INSTRUCTIONS FOR THE TASK: Write out the listing beneath this instruction in its entirety, exactly as it reads.

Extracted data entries
+ + + + +
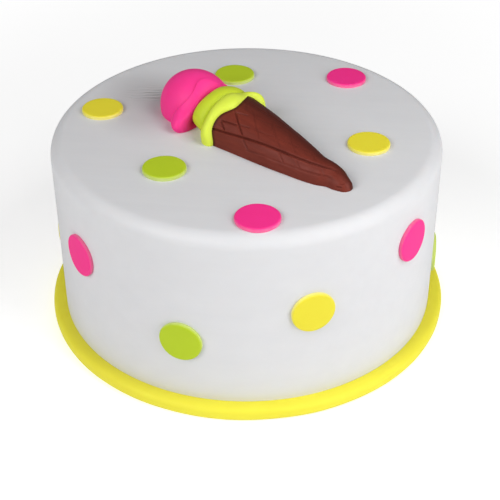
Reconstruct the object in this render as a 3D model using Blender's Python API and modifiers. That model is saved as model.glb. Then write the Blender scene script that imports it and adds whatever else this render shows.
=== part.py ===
"""Round fondant cake with flat sugar dots and an ice cream of sugar paste laid on top.

Metres, +Z up. The origin is at the middle of the underside, and -Y is the front.
The cake is one uncut solid. A rolled band of yellow paste runs round its foot, dots lie on
its top and on its wall, and the ice cream is a chocolate cone with a lime and a pink scoop.
"""

import math

import bmesh
import bpy
from mathutils import Vector

# Driving dimensions of the cake and of the band round its foot
CAKE_RADIUS = 0.128
CAKE_HEIGHT = 0.1319
CAKE_EDGE = 0.009
CAKE_EDGE_STEPS = 6
BAND_WIDTH = 0.0092
BAND_HEIGHT = 0.0096
BAND_AT_WALL = 0.0088
BAND_LEDGE = 0.0042
BAND_SQUARE = 2.8
BAND_PRESS = 0.0004
BAND_SIDES = 12
TURN_STEPS = 96

# The space kept between two pieces that touch, and the distance under which points are one
REST_GAP = 0.0003
MERGE = 0.00001

# The dots: one cutter made them all. An edge that turns by more than DOT_CORNER is a rim.
DOT_RADIUS = 0.0139
DOT_THICKNESS = 0.0022
DOT_EDGE = 0.0004
DOT_CORNER = math.radians(60.0)
TOP_DOT_SIDES = 32
WALL_DOT_SIDES = 28

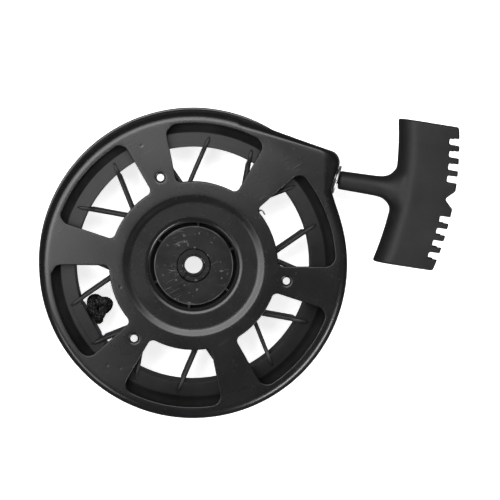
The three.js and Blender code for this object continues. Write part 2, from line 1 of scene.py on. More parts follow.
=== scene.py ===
+ + + + +
REPLY:
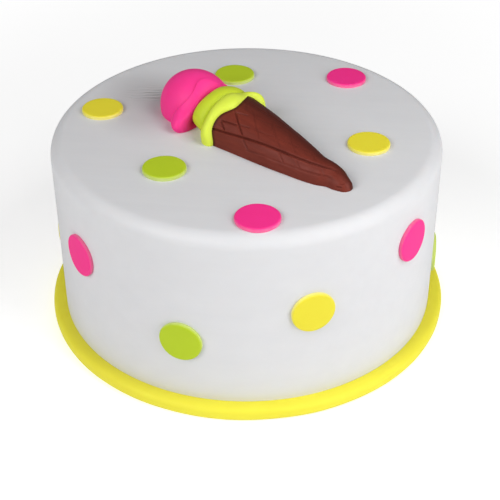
Reconstruct the object in this render as a 3D model using Blender's Python API and modifiers. That model is saved as model.glb. Then write the Blender scene script that imports it and adds whatever else this render shows.
=== part.py ===
"""Round fondant cake with flat sugar dots and an ice cream of sugar paste laid on top.

Metres, +Z up. The origin is at the middle of the underside, and -Y is the front.
The cake is one uncut solid. A rolled band of yellow paste runs round its foot, dots lie on
its top and on its wall, and the ice cream is a chocolate cone with a lime and a pink scoop.
"""

import math

import bmesh
import bpy
from mathutils import Vector

# Driving dimensions of the cake and of the band round its foot
CAKE_RADIUS = 0.128
CAKE_HEIGHT = 0.1319
CAKE_EDGE = 0.009
CAKE_EDGE_STEPS = 6
BAND_WIDTH = 0.0092
BAND_HEIGHT = 0.0096
BAND_AT_WALL = 0.0088
BAND_LEDGE = 0.0042
BAND_SQUARE = 2.8
BAND_PRESS = 0.0004
BAND_SIDES = 12
TURN_STEPS = 96

# The space kept between two pieces that touch, and the distance under which points are one
REST_GAP = 0.0003
MERGE = 0.00001

# The dots: one cutter made them all. An edge that turns by more than DOT_CORNER is a rim.
DOT_RADIUS = 0.0139
DOT_THICKNESS = 0.0022
DOT_EDGE = 0.0004
DOT_CORNER = math.radians(60.0)
TOP_DOT_SIDES = 32
WALL_DOT_SIDES = 28

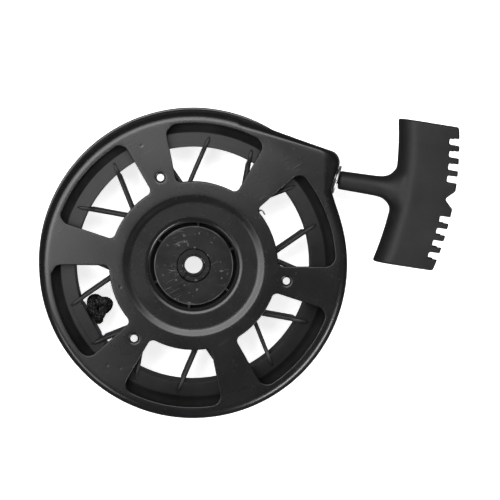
The three.js and Blender code for this object continues. Write part 2, from line 1 of scene.py on. More parts follow.
=== scene.py ===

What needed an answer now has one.